While the development that India has undergone in the last decade is truly admirable, a quick trip down its streets reveals much more work to be done. I was greeted by on and off electricity, unclean drinking water in smaller, rural areas and half-paved roads — if there were roads. Big cities weren’t much better: trash littering the streets, backed-up rainwater blocking roads and millions of people living in poverty, without any form of government aid whatsoever. What’s surprising is that this wasn’t a war-torn nation or one stifled by ruthless dictators, or even a nation struggling to grow. This was India: the world’s largest democracy and one of the fastest-growing economies in today’s world.
A large portion of the blame for these inconveniences and subpar public services can be attributed to shortcomings in the government. Government officials are tangled in large webs of lies and corruption. Bribes are not only expected, but are often required to get anything done, starting from the lowest level of law enforcement and ending at the very top. People have long since given up on government, accepting it as a distant entity that is there but hardly ever accomplishes anything.
That is why the entire nation was in an upswing over Anna Hazare. Hazare is a 72-year-old Indian activist who led a 12-day hunger strike lobbying against corruption. From ordinary individuals on the streets to big names in the Indian film industry, everywhere I looked someone was talking about Hazare. Every night there were rallies and marches in his support. 24/7 news cable networks were tracking his every move. Indian flags, hats and even wristbands were being sold on every street corner “for Anna.” Millions even fasted alongside him to further the cause. I’ve been going to India for the past 15 years, and never have I seen the people of that nation so politically involved and so invested in a cause. What was even more telling was their desire to finally see the government held accountable.
So yes, at the moment, Congress has a historically low approval rating of 10 to 12 percent. It’s obvious that we as Americans expect much more from our lawmakers. And we should. The rhetoric heard in Washington these days is frustrating at least and inconceivably petty at worst. And after such a politically charged summer, many are fed up.

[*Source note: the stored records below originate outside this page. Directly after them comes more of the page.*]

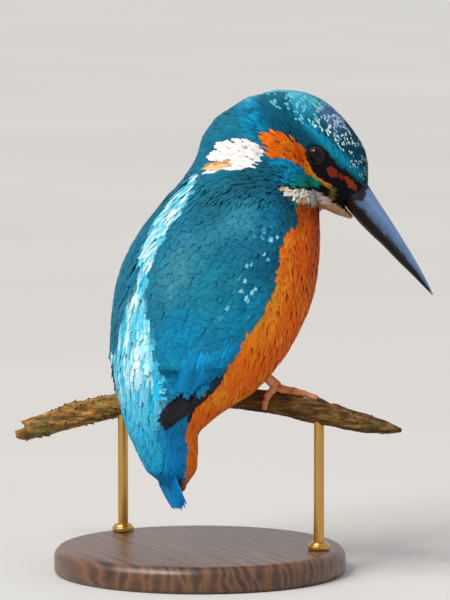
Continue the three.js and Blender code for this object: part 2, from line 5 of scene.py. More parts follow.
import bmesh
import bpy
import numpy as np
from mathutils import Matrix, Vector, noise
from mathutils.bvhtree import BVHTree


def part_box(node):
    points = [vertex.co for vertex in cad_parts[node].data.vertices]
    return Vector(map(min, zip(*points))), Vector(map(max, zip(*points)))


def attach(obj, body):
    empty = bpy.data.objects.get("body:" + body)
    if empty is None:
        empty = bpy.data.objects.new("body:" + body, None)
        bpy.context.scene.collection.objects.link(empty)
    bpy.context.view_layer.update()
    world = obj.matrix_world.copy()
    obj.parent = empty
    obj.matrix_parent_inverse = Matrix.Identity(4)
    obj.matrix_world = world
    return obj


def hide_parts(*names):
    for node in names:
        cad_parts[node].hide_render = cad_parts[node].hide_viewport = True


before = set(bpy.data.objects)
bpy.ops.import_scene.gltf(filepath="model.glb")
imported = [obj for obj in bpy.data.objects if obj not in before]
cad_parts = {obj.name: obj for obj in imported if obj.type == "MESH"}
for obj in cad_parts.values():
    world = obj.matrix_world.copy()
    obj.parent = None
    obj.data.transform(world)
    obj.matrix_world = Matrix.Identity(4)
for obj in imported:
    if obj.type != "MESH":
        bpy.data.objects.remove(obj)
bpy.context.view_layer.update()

MM = 0.001  # sizes below are in millimetres, and meshes are in metres


# ---------------------------------------------------------------------------- Display base
# The base is a turned disc of walnut, sanded and oiled, with its top edge rounded over. The rods
# stand in blind holes in it.
def linear(code):
    """A linear colour with alpha from an sRGB hex code."""
    parts = [int(code[i : i + 2], 16) / 255 for i in (1, 3, 5)]
    return [c / 12.92 if c <= 0.04045 else ((c + 0.055) / 1.055) ** 2.4 for c in parts] + [1.0]


def feed(tree, node, inputs):
    """Sets a node's inputs: each is a value, a socket, or a node that stands for its main output."""
    for name, value in inputs.items():
        if isinstance(value, bpy.types.Node):
            value = value.outputs.get("Fac") or next(s for s in value.outputs if s.enabled)
        if isinstance(value, bpy.types.NodeSocket):
            tree.links.new(value, node.inputs[name])
        else:
            node.inputs[name].default_value = value


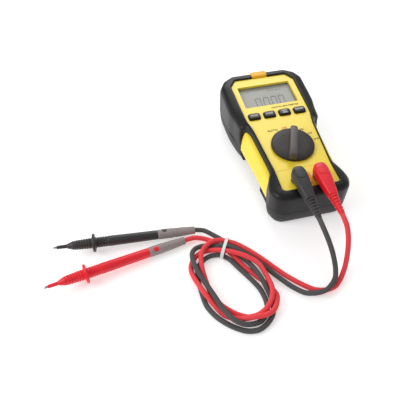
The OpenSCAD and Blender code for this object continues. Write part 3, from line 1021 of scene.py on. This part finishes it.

As Americans, we’re not ones to rest. We’re always looking for the next problem to solve, the next issue to fight over and the next debate to win. That’s how it should be. Still, there isn’t any harm in taking a moment every now and then to appreciate what we have achieved. Our government is by no means perfect — in fact nowadays, it’s increasingly easy to find faults. But the government and political system that we have is quite an accomplishment in itself. Our government gets a lot of things wrong, but the system we have in place has also gotten a whole lot right.